Give nothing except the number of lines containing the word "slides".

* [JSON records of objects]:
---------------

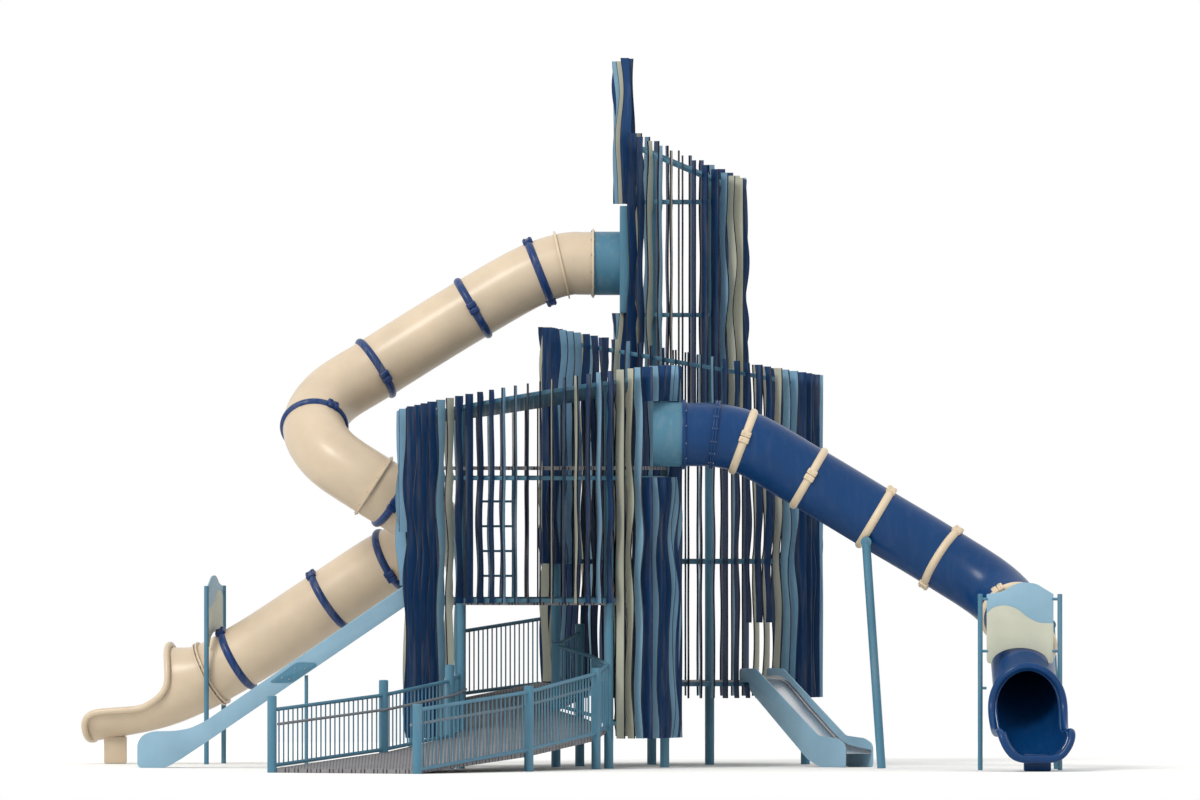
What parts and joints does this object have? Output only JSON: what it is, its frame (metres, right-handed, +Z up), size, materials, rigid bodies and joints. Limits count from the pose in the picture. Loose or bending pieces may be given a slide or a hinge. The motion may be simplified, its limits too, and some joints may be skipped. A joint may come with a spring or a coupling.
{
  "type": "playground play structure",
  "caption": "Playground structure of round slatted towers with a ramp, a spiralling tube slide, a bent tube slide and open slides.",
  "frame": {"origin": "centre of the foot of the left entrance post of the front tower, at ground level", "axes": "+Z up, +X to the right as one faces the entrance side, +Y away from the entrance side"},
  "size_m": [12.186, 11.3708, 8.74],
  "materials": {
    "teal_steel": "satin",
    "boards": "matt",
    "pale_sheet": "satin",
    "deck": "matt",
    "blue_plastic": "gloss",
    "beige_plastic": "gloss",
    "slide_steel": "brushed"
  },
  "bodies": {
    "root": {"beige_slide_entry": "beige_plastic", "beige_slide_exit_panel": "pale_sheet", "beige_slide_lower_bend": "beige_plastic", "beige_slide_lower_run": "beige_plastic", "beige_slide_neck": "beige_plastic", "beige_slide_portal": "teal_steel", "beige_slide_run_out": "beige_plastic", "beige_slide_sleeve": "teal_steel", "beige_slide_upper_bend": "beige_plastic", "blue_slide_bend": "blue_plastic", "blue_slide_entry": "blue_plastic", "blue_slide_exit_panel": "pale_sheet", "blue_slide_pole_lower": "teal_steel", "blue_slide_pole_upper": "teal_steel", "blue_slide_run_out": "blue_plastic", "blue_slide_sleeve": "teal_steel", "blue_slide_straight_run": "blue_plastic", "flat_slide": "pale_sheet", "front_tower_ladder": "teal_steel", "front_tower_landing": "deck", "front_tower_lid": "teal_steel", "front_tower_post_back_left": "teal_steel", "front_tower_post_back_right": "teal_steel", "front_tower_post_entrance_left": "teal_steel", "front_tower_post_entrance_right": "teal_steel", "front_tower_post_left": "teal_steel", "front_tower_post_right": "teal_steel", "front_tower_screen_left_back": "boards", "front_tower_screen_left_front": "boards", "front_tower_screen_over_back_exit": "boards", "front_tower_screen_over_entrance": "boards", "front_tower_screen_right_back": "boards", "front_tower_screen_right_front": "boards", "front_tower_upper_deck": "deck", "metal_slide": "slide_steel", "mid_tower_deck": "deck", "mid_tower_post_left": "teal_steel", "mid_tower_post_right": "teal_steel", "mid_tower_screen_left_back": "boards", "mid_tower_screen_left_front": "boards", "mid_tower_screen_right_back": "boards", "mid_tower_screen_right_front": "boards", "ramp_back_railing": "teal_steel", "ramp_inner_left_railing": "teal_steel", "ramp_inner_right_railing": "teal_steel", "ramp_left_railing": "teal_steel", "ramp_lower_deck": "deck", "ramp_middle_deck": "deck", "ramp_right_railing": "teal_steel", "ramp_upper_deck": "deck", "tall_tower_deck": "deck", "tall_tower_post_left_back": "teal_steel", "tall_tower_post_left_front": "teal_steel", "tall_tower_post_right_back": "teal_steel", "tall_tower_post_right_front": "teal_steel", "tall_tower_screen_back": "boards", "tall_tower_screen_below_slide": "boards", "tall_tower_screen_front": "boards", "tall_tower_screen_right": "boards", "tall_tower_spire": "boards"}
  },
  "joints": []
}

---------------

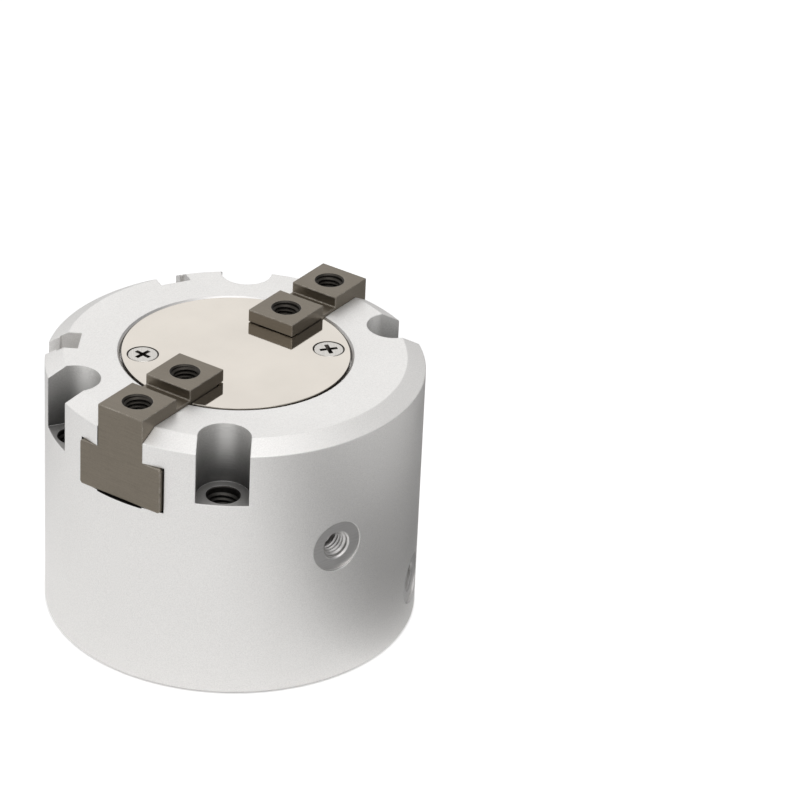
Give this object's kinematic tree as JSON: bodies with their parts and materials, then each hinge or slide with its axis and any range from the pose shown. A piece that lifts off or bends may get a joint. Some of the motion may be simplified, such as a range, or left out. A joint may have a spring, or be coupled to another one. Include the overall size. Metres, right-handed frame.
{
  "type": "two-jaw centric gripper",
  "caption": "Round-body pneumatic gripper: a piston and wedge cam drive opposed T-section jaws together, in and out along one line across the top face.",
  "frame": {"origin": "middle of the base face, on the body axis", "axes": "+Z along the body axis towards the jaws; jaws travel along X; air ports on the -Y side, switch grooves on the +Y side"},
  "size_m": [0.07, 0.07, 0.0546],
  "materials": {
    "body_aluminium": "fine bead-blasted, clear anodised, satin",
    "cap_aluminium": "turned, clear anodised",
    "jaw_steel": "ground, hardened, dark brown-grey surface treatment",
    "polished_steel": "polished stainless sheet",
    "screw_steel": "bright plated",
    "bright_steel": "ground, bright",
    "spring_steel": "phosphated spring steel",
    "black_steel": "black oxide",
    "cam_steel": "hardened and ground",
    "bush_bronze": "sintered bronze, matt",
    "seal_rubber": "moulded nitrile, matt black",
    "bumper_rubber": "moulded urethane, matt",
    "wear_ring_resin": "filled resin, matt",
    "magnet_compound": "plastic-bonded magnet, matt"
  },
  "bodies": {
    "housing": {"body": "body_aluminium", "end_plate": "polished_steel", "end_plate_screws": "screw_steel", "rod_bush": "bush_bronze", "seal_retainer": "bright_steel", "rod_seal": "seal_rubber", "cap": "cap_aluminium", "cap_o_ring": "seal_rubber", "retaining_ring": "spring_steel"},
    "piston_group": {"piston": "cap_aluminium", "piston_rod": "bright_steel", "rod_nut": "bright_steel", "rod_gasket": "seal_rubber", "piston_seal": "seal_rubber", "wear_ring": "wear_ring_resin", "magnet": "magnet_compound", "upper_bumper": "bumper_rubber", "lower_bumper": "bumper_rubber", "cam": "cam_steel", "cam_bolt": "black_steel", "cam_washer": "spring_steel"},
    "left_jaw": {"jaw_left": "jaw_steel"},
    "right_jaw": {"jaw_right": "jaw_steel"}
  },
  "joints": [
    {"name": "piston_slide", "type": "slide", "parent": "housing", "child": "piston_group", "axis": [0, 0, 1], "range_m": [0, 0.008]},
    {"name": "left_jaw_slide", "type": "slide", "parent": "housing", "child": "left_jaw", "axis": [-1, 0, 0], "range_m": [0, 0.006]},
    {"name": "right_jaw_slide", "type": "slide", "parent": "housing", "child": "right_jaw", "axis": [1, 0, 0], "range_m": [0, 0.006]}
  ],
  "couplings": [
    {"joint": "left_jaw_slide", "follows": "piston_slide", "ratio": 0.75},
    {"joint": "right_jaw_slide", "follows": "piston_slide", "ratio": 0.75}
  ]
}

---------------

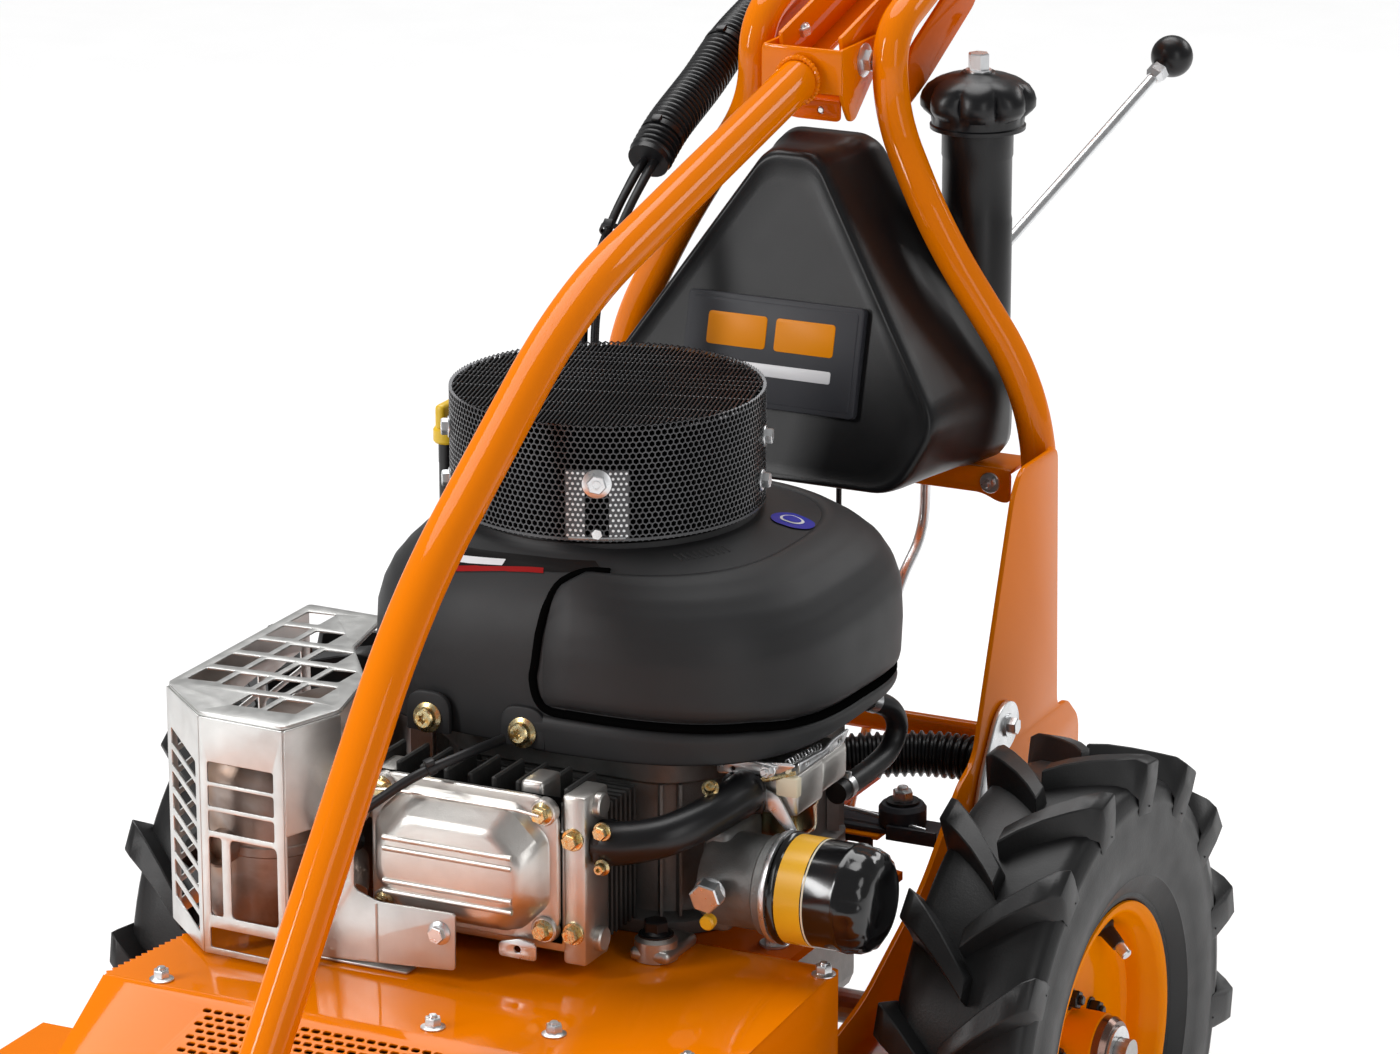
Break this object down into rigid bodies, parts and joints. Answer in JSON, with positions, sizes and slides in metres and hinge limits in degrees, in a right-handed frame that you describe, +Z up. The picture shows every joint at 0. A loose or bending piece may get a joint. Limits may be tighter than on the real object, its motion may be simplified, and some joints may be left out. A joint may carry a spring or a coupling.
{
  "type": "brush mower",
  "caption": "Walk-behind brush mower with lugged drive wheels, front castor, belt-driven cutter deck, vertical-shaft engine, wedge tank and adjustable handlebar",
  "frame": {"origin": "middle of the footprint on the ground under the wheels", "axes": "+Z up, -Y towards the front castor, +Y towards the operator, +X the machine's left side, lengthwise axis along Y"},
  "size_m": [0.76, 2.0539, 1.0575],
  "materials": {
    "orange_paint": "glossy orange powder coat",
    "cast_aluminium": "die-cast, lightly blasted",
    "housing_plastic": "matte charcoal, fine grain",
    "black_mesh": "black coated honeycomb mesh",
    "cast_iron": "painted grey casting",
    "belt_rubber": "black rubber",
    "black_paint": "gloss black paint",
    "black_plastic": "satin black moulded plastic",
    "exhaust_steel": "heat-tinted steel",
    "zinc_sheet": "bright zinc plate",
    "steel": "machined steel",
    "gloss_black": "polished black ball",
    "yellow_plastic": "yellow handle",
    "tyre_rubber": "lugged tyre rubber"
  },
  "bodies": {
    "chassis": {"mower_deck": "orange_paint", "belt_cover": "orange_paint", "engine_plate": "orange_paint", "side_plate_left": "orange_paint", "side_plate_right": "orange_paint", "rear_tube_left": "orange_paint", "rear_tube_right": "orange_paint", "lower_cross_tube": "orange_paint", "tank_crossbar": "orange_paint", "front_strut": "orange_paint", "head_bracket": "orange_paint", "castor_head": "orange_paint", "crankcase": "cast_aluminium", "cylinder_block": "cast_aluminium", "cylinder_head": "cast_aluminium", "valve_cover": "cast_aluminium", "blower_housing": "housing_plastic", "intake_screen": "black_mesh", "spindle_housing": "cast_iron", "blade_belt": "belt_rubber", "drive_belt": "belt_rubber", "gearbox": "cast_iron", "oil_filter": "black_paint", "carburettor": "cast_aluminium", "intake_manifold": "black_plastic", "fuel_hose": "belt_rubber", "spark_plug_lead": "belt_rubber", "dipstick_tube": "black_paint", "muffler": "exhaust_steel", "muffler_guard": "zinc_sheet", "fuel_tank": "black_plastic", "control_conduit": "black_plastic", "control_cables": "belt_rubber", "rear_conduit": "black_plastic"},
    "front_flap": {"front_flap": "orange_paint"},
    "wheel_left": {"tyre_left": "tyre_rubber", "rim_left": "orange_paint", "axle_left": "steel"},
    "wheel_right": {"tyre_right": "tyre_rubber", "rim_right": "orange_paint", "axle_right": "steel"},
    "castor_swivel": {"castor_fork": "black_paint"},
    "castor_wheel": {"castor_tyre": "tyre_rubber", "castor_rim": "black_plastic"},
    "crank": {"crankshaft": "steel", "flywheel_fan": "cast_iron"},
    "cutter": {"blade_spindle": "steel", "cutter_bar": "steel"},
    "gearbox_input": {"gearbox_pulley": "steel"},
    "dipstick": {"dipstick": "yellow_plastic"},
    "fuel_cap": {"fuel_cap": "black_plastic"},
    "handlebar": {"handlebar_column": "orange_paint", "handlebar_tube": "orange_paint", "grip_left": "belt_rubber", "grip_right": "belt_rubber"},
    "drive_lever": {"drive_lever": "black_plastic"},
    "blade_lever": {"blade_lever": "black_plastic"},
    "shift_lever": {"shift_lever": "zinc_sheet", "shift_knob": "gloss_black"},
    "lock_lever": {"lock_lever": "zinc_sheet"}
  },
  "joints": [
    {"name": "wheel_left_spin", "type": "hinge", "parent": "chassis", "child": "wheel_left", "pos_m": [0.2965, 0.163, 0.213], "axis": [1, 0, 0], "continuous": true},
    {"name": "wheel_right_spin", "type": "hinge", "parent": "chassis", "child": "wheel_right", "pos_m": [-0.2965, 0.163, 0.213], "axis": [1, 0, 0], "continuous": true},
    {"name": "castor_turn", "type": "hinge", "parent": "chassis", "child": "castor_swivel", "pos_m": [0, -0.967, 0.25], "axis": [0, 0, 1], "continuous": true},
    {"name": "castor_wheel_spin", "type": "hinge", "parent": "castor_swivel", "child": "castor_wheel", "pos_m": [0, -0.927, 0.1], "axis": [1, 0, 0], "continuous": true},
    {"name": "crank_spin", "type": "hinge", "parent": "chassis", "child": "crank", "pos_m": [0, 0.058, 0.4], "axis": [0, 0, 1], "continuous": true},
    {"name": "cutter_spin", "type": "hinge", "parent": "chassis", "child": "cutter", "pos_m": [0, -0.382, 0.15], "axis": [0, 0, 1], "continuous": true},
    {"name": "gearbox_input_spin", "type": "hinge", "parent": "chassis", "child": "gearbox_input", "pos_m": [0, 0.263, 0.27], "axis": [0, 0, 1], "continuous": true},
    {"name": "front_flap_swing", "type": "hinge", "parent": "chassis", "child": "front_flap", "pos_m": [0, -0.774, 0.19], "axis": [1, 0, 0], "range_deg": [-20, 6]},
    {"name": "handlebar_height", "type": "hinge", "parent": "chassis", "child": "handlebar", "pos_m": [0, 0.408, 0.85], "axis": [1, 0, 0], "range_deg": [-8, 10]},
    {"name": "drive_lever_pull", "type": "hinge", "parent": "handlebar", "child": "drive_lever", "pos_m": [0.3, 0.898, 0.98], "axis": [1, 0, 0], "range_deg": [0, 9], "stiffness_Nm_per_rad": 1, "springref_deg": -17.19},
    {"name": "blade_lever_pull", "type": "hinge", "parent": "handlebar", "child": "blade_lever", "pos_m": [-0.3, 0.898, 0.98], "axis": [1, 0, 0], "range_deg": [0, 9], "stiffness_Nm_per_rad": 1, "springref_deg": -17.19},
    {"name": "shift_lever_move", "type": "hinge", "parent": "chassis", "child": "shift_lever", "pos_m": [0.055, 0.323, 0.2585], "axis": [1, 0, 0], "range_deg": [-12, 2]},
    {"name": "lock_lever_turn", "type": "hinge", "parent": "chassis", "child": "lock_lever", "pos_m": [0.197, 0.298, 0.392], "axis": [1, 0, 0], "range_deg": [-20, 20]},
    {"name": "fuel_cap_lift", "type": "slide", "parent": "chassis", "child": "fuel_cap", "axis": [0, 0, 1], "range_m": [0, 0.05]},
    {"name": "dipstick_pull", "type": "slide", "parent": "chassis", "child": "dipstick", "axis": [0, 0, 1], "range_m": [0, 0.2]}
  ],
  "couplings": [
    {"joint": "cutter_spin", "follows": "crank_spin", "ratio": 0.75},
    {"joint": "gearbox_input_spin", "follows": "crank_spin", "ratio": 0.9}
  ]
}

---------------

* [Task response]: 2